De volgende dag lopen we eindelijk weer op de ons zo vertrouwde PCT. We moeten die dag ruim 1500 meter klimmen, maar het gaat ons makkelijk af. De trail is niet te steil en de omgeving is prachtig. De hele dag zijn we een beetje weemoedig. Het is onze laatste volledige dag op de PCT en we nemen elk uitzicht extra goed in ons op. Die avond kamperen we met Snowcone bij een meertje. De volgende dag is het nog 10 km naar de terminus en daarna nog 12 km naar Manning Park in Canada. Een resort bij een weg waarvandaan we hopen te liften naar Vancouver. 

De volgende ochtend vertrekken we met z’n drieën. Na zo’n twee uur lopen stoppen we ergens om water te filteren – en dan dringt tot ons door dat het nog 500 meter lopen is. Dat is even slikken, maar we lopen dapper door. En dan zien we het monument, de Northern Terminus! We zijn alle drie enthousiast, maar ook een beetje beduusd. We schrijven onze namen in het register, nemen foto’s en verwelkomen nog een vierde hiker. Een oude bekende, genaamd “Goodflow” uit Duitsland. Dan komt uiteindelijk het moment om door te lopen, Canada in. Snowcone loopt terug naar Mazama, omdat hij de Siërra’s nog moet doen. We nemen afscheid en dan lopen we de USA uit. 

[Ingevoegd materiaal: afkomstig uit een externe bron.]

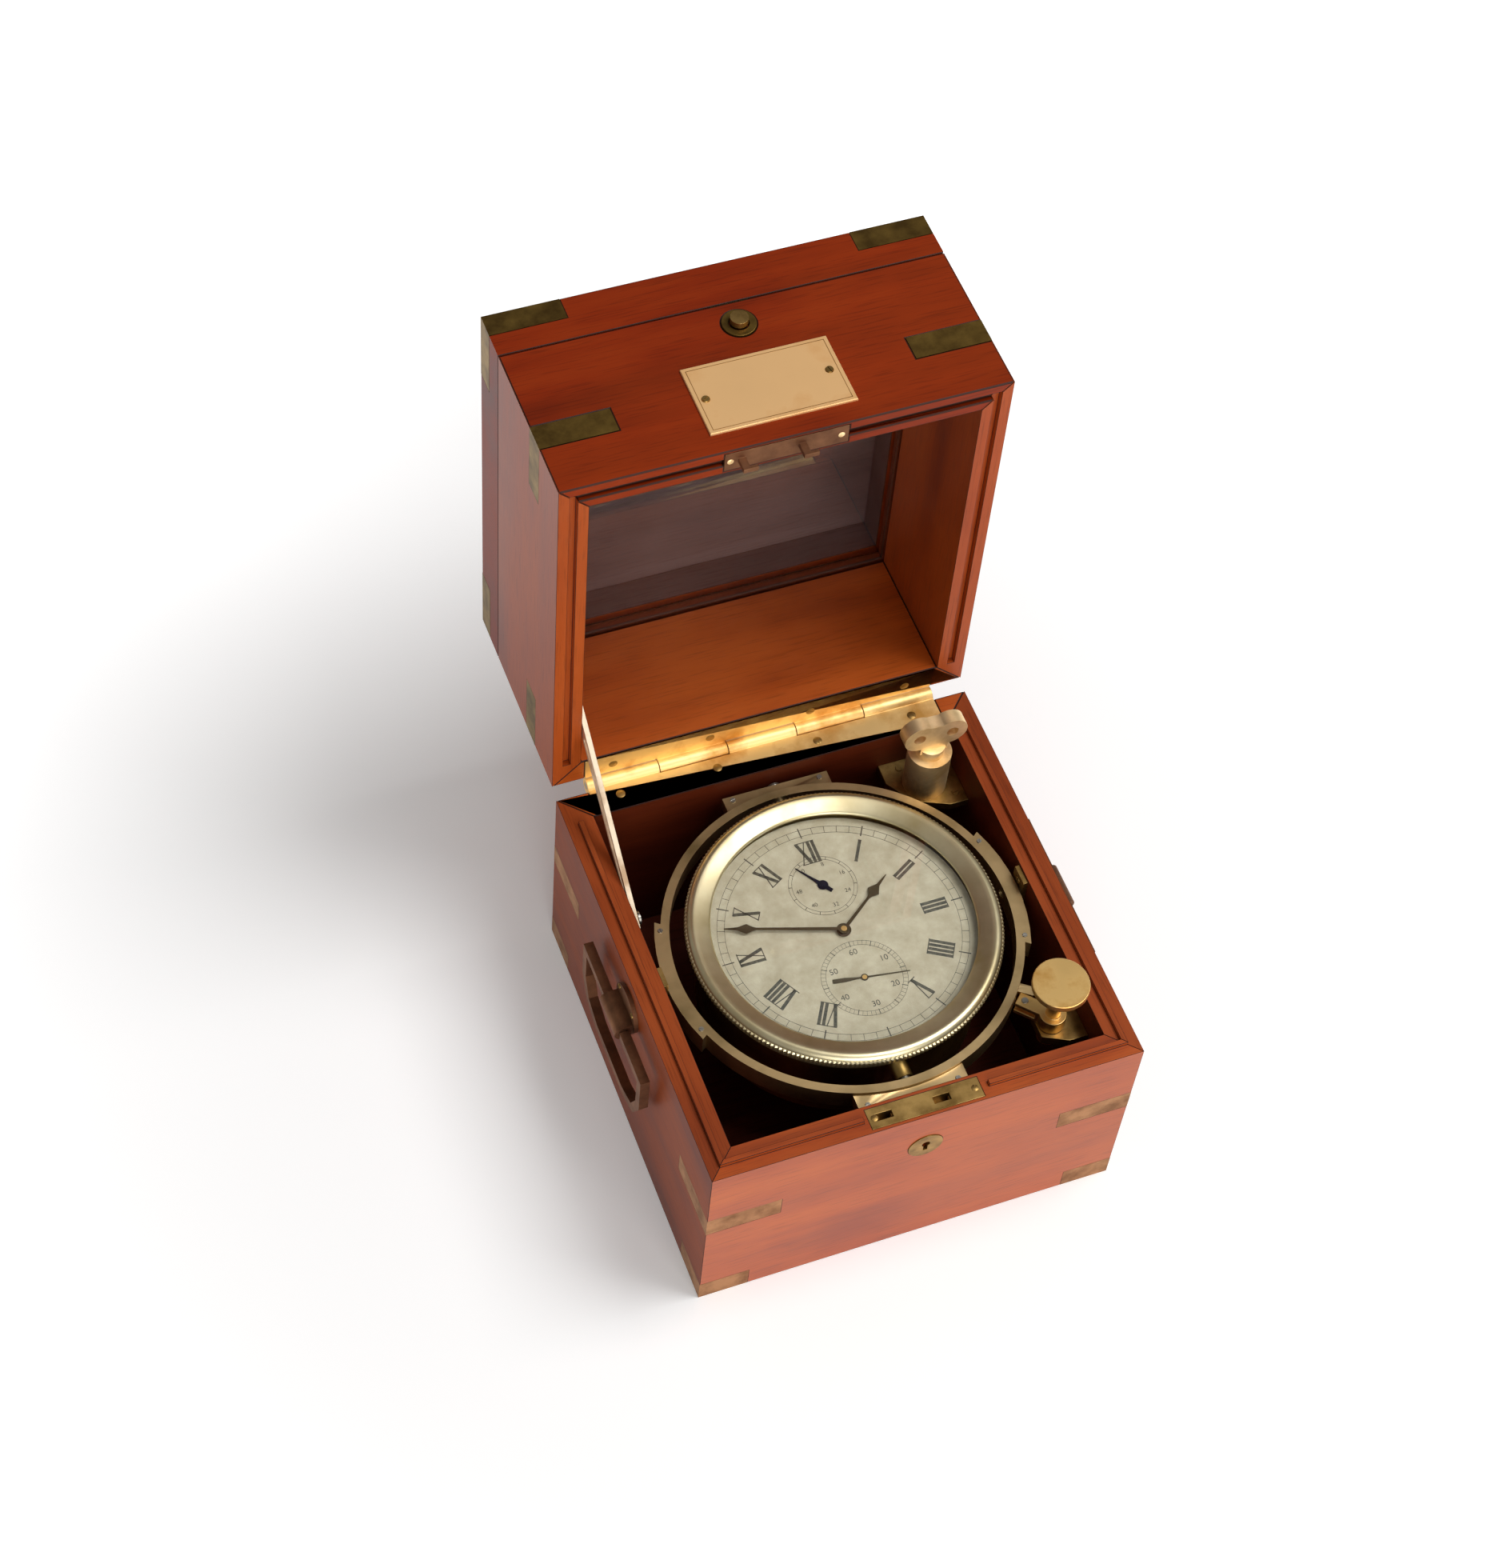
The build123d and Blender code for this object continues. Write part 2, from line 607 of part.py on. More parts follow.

Bij Manning Park trakteren we onszelf op lunch en dan gaan we ervoor: een lift regelen naar Vancouver. In Vancouver wonen hikers wie we vorig jaar op de trail hebben ontmoet en die ons een slaapplek hebben aangeboden. We zetten ons schrap voor een paar uur met de duimpjes omhoog langs de weg staan. Het schijnt moeilijk te zijn om vanuit Manning Park te liften. Vancouver is drie uur rijden, er zijn vooral toeristen in dure auto’s en RV’s en daardoor weten weinig mensen van de PCT. Hier zijn we ineens niet twee hikers van wie de meeste mensen weten wat ze aan het doen zijn, maar eerder twee landlopers. 

En dus staan we inderdaad ruim twee uur langs de weg voordat we met enorme mazzel een lift aangeboden krijgen van een meneer die door Vancouver komt. Hij vertelt ons dat bijna niemand hier nog lifters oppikt. Dat was misschien een ding in de jaren 80, maar nu niet meer. We missen de US en de roestige pick-up trucks die ons meestal binnen een kwartier meenemen. 

Na drie uur rijden worden we ergens gedropt bij een winkelcentrum, waar Jeff en Monica ons oppikken. Wat een helden zijn zij! We kunnen twee nachten bij hen logeren en ze leggen ons in de watten. Op zaterdag verhuizen we naar een hostel in het centrum van de stad. En hier zijn we nu. We gaan de komende dagen rustig aan doen en een beetje rondwandelen en de toerist uithangen. 

Vancouver is een leuke stad, maar we missen de PCT. De bossen, de bergen en onze kleine trail bubbel. De energie die we elke dag voelden wanneer we de top van een pas bereikten, het gevoel in de bossen dat je onderdeel bent van een groter geheel… en zo kunnen we nog wel even doorgaan. 

Gelukkig wachten er thuis lieve vrienden en familie die we de oren van het hoofd kunnen kletsen over de PCT. De komende tijd gaan we ijsjes eten en walvissen proberen te spotten… en dan zijn we er weer. Zin in!